-- START OF Recorded information --

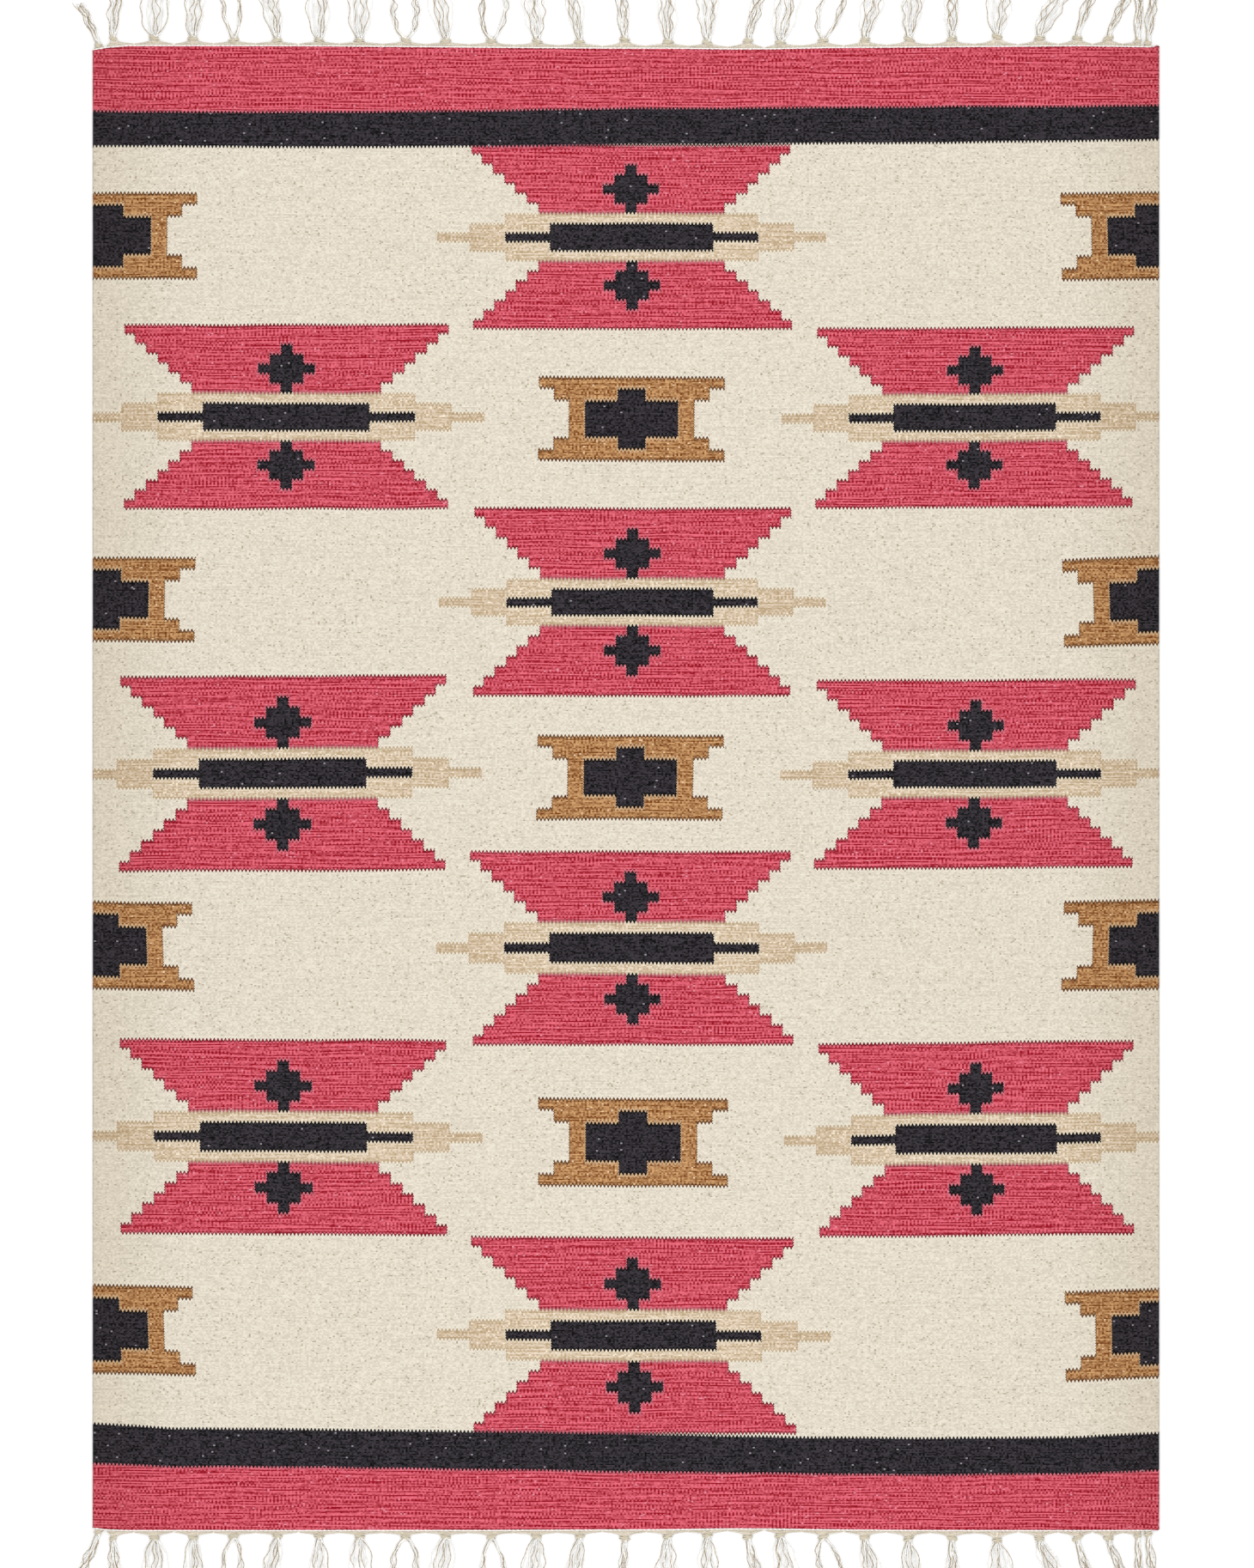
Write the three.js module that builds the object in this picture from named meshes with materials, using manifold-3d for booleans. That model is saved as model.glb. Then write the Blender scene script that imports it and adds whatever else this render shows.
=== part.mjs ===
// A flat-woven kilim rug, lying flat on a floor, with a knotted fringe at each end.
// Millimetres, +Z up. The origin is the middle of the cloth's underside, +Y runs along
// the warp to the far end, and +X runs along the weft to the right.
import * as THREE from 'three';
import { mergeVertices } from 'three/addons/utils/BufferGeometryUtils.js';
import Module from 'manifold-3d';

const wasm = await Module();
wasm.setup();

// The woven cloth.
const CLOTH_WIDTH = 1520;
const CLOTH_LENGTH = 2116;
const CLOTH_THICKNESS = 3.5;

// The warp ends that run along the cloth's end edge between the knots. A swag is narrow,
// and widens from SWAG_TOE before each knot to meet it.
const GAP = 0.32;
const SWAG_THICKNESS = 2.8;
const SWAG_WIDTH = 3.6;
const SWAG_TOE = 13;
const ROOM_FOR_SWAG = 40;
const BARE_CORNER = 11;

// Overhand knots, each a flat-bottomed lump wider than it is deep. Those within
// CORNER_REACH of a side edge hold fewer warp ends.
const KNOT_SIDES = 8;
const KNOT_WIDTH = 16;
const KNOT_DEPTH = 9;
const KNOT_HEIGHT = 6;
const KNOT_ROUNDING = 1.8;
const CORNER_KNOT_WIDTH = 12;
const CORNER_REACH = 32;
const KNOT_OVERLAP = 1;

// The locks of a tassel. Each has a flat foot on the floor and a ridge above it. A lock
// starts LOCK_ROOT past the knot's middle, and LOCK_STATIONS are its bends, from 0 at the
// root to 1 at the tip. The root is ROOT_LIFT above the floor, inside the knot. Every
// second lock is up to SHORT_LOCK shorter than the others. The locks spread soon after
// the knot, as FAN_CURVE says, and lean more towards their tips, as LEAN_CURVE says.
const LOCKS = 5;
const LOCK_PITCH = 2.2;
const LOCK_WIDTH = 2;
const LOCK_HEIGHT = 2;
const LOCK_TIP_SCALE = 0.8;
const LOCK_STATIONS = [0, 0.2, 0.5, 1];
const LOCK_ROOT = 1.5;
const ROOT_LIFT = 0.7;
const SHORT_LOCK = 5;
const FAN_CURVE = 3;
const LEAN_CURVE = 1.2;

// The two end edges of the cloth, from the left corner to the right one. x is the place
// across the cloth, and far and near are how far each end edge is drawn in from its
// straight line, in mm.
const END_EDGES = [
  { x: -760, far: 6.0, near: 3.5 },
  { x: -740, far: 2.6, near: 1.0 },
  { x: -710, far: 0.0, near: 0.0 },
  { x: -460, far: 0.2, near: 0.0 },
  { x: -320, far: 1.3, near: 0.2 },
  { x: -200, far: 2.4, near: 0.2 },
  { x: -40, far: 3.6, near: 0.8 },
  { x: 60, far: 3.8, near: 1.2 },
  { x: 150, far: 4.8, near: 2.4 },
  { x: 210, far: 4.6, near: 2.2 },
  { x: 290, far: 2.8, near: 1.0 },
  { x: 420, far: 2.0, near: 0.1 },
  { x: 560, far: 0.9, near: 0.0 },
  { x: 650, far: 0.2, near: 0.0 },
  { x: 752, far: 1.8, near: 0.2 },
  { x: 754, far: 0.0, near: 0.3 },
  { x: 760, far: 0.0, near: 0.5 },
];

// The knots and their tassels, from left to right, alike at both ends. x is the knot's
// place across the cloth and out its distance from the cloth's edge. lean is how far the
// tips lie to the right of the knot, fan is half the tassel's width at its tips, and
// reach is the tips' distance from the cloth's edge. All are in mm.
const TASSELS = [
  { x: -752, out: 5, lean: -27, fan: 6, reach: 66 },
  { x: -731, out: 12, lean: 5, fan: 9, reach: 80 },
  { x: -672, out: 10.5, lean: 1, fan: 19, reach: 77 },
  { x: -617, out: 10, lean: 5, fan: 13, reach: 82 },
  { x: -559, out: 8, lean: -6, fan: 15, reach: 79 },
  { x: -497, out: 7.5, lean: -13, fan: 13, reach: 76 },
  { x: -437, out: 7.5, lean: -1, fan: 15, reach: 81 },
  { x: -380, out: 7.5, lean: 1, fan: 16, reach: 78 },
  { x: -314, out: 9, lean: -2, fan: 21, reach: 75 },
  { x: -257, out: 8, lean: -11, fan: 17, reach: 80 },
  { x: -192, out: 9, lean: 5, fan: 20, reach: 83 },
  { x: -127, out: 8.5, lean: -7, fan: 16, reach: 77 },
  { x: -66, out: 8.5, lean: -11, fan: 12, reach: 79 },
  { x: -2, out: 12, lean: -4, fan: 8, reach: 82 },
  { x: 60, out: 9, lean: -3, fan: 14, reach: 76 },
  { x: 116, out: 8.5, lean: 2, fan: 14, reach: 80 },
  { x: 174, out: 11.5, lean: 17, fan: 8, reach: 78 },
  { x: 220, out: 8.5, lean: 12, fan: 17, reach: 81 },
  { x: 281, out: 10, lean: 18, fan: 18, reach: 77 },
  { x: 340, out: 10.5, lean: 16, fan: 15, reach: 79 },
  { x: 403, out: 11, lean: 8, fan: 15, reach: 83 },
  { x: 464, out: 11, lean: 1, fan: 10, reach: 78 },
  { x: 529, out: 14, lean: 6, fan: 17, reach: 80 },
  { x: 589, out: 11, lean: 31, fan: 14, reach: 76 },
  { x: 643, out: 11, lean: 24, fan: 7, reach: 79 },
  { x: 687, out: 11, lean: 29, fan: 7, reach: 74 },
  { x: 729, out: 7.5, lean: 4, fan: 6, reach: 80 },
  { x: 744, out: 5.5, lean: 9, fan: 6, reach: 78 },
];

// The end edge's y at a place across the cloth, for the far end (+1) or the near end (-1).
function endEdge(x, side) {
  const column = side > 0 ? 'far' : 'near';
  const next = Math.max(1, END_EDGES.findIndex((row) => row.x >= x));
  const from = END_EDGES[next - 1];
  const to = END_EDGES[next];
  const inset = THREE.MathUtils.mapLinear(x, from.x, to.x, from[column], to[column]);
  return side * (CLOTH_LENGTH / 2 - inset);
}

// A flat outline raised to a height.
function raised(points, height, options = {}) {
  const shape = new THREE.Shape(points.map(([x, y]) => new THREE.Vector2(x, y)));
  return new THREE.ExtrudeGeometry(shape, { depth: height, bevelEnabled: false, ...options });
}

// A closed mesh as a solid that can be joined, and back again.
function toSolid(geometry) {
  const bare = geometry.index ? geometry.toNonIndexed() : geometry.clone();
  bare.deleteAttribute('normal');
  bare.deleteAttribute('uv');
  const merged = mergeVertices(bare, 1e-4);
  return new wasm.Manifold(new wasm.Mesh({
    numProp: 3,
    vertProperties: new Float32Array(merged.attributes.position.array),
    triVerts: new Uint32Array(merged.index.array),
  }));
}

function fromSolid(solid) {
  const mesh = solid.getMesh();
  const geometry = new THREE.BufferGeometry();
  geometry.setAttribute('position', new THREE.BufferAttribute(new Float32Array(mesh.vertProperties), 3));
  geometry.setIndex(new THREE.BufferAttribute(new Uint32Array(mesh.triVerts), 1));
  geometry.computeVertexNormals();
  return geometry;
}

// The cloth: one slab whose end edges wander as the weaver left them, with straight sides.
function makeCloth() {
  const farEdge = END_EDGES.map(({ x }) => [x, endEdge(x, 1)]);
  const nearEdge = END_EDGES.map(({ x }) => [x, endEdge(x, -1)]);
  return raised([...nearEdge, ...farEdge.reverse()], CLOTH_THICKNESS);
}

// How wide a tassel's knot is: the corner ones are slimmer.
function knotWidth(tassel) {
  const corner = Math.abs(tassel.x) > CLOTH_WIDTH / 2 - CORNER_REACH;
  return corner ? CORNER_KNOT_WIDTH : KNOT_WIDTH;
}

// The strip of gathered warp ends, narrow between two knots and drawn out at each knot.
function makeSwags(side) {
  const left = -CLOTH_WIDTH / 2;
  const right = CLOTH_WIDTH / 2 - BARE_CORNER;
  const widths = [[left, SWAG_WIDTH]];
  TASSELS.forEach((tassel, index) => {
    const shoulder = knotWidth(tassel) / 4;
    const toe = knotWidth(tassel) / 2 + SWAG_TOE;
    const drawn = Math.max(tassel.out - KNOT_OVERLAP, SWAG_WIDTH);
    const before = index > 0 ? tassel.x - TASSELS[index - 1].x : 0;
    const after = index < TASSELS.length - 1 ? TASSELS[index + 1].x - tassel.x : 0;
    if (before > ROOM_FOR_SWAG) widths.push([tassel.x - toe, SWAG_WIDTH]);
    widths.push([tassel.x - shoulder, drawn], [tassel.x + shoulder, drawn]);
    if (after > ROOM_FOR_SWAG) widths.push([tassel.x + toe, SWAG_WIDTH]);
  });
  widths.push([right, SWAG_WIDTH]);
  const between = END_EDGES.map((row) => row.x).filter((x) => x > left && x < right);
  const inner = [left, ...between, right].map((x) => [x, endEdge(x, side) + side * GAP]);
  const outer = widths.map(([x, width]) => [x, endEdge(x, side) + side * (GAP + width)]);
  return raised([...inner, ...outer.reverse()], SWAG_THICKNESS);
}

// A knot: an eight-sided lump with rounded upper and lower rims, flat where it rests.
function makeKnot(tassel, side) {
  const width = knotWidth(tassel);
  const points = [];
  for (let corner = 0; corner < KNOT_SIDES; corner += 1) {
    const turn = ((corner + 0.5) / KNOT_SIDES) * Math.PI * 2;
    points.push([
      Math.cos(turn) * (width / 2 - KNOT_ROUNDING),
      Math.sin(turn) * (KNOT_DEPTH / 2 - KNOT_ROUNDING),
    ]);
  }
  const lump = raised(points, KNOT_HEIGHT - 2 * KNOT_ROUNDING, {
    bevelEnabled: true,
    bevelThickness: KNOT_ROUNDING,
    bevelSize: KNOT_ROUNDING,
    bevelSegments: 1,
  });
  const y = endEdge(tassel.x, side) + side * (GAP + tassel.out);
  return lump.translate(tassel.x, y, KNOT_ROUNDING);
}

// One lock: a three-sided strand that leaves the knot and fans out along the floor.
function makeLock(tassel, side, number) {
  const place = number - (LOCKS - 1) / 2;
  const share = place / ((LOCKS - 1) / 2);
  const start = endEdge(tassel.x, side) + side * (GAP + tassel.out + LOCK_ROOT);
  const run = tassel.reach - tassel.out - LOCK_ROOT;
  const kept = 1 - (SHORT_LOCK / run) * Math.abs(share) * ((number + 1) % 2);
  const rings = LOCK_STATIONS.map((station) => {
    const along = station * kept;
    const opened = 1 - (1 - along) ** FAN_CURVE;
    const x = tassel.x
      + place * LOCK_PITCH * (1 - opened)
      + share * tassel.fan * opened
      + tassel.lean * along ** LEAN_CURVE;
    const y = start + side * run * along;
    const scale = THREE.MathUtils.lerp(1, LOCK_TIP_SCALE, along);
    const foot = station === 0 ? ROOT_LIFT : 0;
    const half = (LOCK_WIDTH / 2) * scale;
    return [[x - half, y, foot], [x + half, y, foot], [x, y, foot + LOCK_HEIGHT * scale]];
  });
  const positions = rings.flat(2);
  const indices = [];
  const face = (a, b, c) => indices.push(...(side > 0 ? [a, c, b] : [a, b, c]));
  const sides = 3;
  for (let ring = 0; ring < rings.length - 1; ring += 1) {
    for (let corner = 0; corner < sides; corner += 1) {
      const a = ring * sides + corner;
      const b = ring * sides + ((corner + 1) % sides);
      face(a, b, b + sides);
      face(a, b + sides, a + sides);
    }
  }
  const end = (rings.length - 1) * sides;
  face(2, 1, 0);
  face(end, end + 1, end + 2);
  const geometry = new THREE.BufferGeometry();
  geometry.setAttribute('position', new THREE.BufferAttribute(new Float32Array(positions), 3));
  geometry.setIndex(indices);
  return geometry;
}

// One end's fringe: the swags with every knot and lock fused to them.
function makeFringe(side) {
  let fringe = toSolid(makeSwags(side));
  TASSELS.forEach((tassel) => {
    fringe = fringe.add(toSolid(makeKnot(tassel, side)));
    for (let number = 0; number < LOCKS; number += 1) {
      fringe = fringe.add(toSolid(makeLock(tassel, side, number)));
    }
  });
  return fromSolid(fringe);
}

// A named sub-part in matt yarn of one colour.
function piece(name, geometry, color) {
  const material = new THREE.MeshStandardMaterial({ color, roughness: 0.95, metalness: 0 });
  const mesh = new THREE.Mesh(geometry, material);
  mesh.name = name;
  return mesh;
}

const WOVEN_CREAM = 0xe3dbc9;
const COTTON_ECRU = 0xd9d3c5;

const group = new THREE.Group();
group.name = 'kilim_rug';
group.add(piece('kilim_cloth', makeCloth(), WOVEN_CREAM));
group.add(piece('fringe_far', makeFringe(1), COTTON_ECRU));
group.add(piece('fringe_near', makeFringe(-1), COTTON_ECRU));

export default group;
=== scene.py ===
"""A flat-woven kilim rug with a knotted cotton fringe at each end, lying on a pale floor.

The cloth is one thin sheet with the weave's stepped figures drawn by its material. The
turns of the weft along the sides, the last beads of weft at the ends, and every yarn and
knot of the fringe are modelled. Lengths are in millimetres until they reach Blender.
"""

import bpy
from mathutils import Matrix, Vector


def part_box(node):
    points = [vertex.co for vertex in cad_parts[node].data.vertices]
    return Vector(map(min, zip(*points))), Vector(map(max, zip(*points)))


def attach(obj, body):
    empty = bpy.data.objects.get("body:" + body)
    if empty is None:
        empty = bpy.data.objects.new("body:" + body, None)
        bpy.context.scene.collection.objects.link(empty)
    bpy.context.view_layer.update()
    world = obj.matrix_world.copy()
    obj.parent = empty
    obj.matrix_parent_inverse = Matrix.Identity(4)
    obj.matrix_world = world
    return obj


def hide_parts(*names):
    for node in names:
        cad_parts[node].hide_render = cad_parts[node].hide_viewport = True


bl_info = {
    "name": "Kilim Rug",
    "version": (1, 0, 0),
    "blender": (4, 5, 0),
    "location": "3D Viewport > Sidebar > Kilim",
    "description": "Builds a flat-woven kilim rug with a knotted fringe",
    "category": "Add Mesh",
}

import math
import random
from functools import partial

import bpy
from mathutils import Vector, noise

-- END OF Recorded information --

• [Task goal] From the line holding "const WOVEN_CREAM = 0xe3dbc9;" down to the final line above, quote every line exactly and only those lines.

• [Response]
const WOVEN_CREAM = 0xe3dbc9;
const COTTON_ECRU = 0xd9d3c5;

const group = new THREE.Group();
group.name = 'kilim_rug';
group.add(piece('kilim_cloth', makeCloth(), WOVEN_CREAM));
group.add(piece('fringe_far', makeFringe(1), COTTON_ECRU));
group.add(piece('fringe_near', makeFringe(-1), COTTON_ECRU));

export default group;
=== scene.py ===
"""A flat-woven kilim rug with a knotted cotton fringe at each end, lying on a pale floor.

The cloth is one thin sheet with the weave's stepped figures drawn by its material. The
turns of the weft along the sides, the last beads of weft at the ends, and every yarn and
knot of the fringe are modelled. Lengths are in millimetres until they reach Blender.
"""

import bpy
from mathutils import Matrix, Vector


def part_box(node):
    points = [vertex.co for vertex in cad_parts[node].data.vertices]
    return Vector(map(min, zip(*points))), Vector(map(max, zip(*points)))


def attach(obj, body):
    empty = bpy.data.objects.get("body:" + body)
    if empty is None:
        empty = bpy.data.objects.new("body:" + body, None)
        bpy.context.scene.collection.objects.link(empty)
    bpy.context.view_layer.update()
    world = obj.matrix_world.copy()
    obj.parent = empty
    obj.matrix_parent_inverse = Matrix.Identity(4)
    obj.matrix_world = world
    return obj


def hide_parts(*names):
    for node in names:
        cad_parts[node].hide_render = cad_parts[node].hide_viewport = True


bl_info = {
    "name": "Kilim Rug",
    "version": (1, 0, 0),
    "blender": (4, 5, 0),
    "location": "3D Viewport > Sidebar > Kilim",
    "description": "Builds a flat-woven kilim rug with a knotted fringe",
    "category": "Add Mesh",
}

import math
import random
from functools import partial

import bpy
from mathutils import Vector, noise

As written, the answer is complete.